(Structured object records)
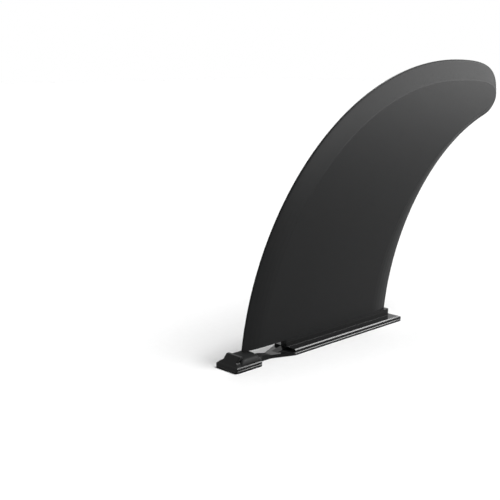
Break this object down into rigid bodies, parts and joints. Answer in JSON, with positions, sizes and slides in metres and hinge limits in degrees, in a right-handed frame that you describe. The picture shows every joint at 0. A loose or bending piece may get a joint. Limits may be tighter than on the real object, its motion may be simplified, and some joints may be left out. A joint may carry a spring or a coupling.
{
  "type": "kayak skeg",
  "caption": "Removable kayak skeg: a raked fin blade on a narrow slide-in base, with a springy latch tab in front of it.",
  "frame": {"origin": "on the flat underside of the base, on the centre plane, at the front of the latch tab", "axes": "+X from the latch tab to the heel and the blade's tip (towards the boat's stern), +Y across the base, +Z from the base up the blade, out of the hull"},
  "size_m": [0.3829, 0.0254, 0.2421],
  "materials": {
    "moulded_plastic": "satin injection moulded black plastic"
  },
  "bodies": {
    "root": {"skeg": "moulded_plastic"}
  },
  "joints": []
}
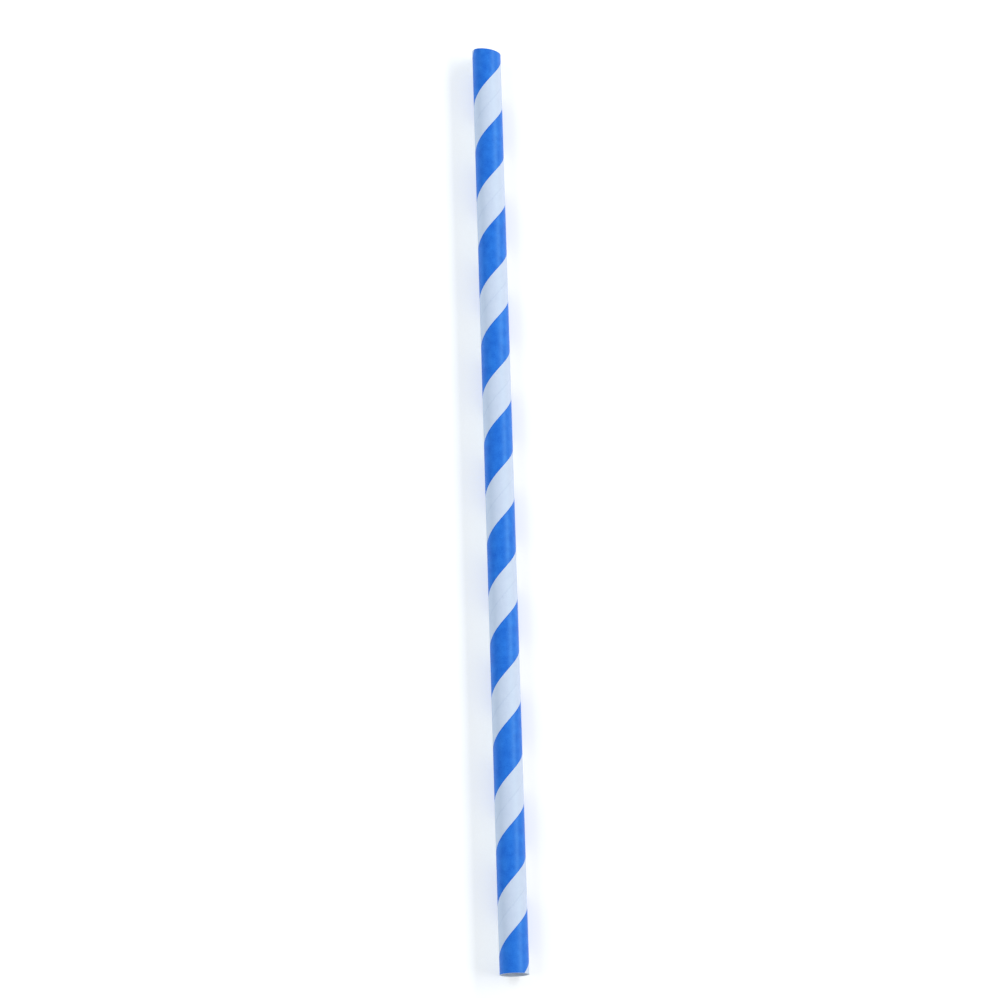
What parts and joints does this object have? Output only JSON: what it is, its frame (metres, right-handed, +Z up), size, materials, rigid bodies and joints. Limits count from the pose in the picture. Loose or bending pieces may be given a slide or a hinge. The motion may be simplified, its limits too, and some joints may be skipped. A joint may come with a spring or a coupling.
{
  "type": "drinking straw",
  "caption": "Paper drinking straw: a stiff, spirally wound paper tube, open at both ends, with a printed spiral stripe.",
  "frame": {"origin": "on the surface the straw lies on, under the middle of its length", "axes": "+Y along the straw towards its top end, +Z up from the surface it lies on, +X to its right"},
  "size_m": [0.006, 0.197, 0.006],
  "materials": {
    "printed_paper": "smooth uncoated white paper, printed with one broad blue spiral stripe, faint satin sheen"
  },
  "bodies": {
    "root": {"straw_tube": "printed_paper"}
  },
  "joints": []
}
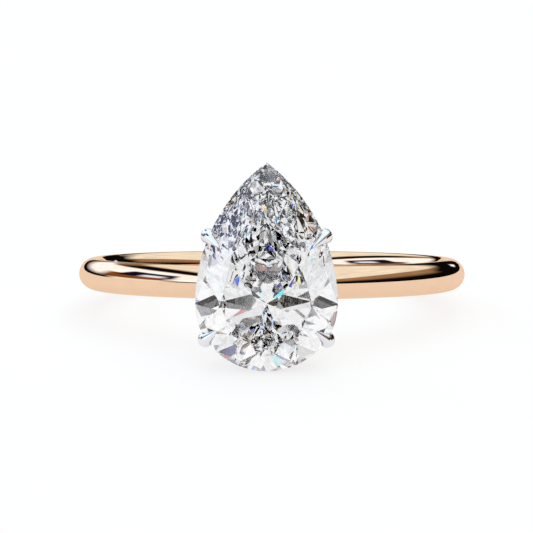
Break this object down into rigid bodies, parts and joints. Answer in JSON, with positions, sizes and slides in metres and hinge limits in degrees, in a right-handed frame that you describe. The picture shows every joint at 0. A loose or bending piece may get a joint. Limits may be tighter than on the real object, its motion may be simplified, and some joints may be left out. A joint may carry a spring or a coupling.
{
  "type": "engagement ring",
  "caption": "Solitaire engagement ring: a plain round-section rose-gold band with a white-metal claw basket that holds a pear-cut stone, point up.",
  "frame": {"origin": "centre of the finger hole, at the middle of the band's width", "axes": "+Z along the finger hole towards the stone's point, the stone faces -Y, +X to the right seen from the stone's front"},
  "size_m": [0.02, 0.0249, 0.0095],
  "materials": {
    "rose_gold": "mirror polished rose gold",
    "white_metal": "mirror polished white gold or platinum",
    "diamond": "clear, polished facets"
  },
  "bodies": {
    "root": {"shank": "rose_gold", "head_peg": "white_metal", "base_collet": "white_metal", "lower_gallery_rail": "white_metal", "upper_gallery_rail": "white_metal", "prong_upper_left": "white_metal", "prong_upper_right": "white_metal", "prong_lower_left": "white_metal", "prong_lower_right": "white_metal", "pear_diamond": "diamond"}
  },
  "joints": []
}
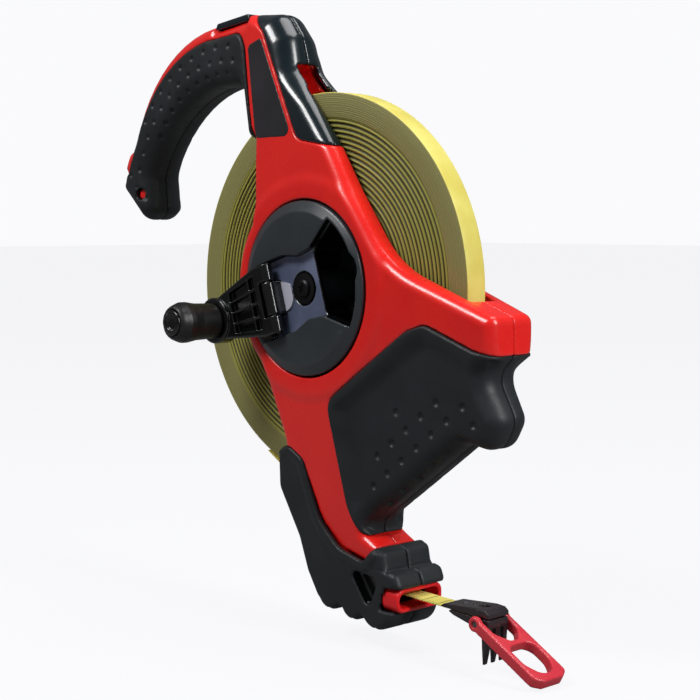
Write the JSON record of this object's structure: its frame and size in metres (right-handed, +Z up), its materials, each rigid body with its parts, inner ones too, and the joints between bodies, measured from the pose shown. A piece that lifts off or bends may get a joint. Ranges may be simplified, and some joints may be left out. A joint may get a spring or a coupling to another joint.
{
  "type": "open-reel measuring tape",
  "caption": "Open-frame long measuring tape: a wound tape on a crank reel in a two-half frame with a hooked carry handle, palm grip, nose and a hook with a folding finger ring.",
  "frame": {"origin": "on the reel's axis, in the plane of the rear hub face that the tool lies on", "axes": "+Y along the reel's axis from the crank side to the rear, +X from the carry handle towards the palm grip, +Z up"},
  "size_m": [0.3437, 0.0865, 0.3431],
  "materials": {
    "frame_red": "smooth moulded",
    "cover_teal": "glossy moulded",
    "rubber_grey": "matte, dimpled",
    "label_grey": "satin film",
    "lip_red": "smooth moulded",
    "felt_green": "felt",
    "steel": "turned",
    "screw_black": "black oxide",
    "bronze": "sintered",
    "hub_grey": "fine texture",
    "crank_black": "satin moulded",
    "tape_olive": "edges of the wound tape",
    "tape_yellow": "coated fibreglass",
    "hook_black": "satin black",
    "ring_red": "smooth moulded"
  },
  "bodies": {
    "frame": {"front_frame": "frame_red", "rear_frame": "frame_red", "front_top_cover": "cover_teal", "rear_top_cover": "cover_teal", "top_insert": "cover_teal", "front_handle_grip": "rubber_grey", "rear_handle_grip": "rubber_grey", "front_label_plate": "label_grey", "rear_label_plate": "label_grey", "front_palm_grip": "rubber_grey", "rear_palm_grip": "rubber_grey", "front_bumper": "rubber_grey", "rear_bumper": "rubber_grey", "mouth_lip": "lip_red", "tape_wiper": "felt_green", "roller_pins": "steel", "frame_screws": "screw_black", "axle": "steel", "axle_washer": "steel", "axle_screw": "screw_black", "tape_run": "tape_yellow"},
    "reel": {"axle_bush": "bronze", "reel_drum": "crank_black", "front_hub_disc": "hub_grey", "hub_disc_screws": "screw_black", "tape_coil": "tape_olive", "crank_hinge_pin": "steel", "crank_detent_leaf": "steel"},
    "crank": {"crank_arm": "crank_black", "knob_spindle": "steel"},
    "knob": {"knob": "crank_black", "knob_cap": "crank_black"},
    "upper_roller": {"upper_guide_roller": "steel"},
    "lower_roller": {"lower_guide_roller": "steel"},
    "tape_end": {"tape_lead": "tape_yellow", "hook_upper_jaw": "hook_black", "hook_lower_jaw": "hook_black", "hook_rivets": "steel", "ground_spikes": "hook_black", "ring_pivot_pins": "hook_black"},
    "ring": {"finger_ring": "ring_red"}
  },
  "joints": [
    {"name": "reel_spin", "type": "hinge", "parent": "frame", "child": "reel", "pos_m": [0, -0.0225, 0], "axis": [0, 1, 0], "continuous": true},
    {"name": "crank_fold", "type": "hinge", "parent": "reel", "child": "crank", "pos_m": [-0.01981, -0.051, -0.00617], "axis": [-0.2974, 0, 0.9548], "range_deg": [0, 180]},
    {"name": "knob_spin", "type": "hinge", "parent": "crank", "child": "knob", "pos_m": [-0.06421, -0.0725, -0.02], "axis": [0, 1, 0], "continuous": true},
    {"name": "upper_roller_spin", "type": "hinge", "parent": "frame", "child": "upper_roller", "pos_m": [0.0466, -0.0225, -0.1462], "axis": [0, 1, 0], "continuous": true},
    {"name": "lower_roller_spin", "type": "hinge", "parent": "frame", "child": "lower_roller", "pos_m": [0.046, -0.0225, -0.1632], "axis": [0, 1, 0], "continuous": true},
    {"name": "tape_pull", "type": "slide", "parent": "frame", "child": "tape_end", "axis": [0.9994, 0, -0.0349], "range_m": [-0.016, 0.03]},
    {"name": "ring_swing", "type": "hinge", "parent": "tape_end", "child": "ring", "pos_m": [0.11587, -0.0225, -0.16458], "axis": [0, -1, 0], "range_deg": [-15, 150]}
  ]
}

Your task –
Provide only the number of lines in the records containing the string "JSON".

Written solution –
4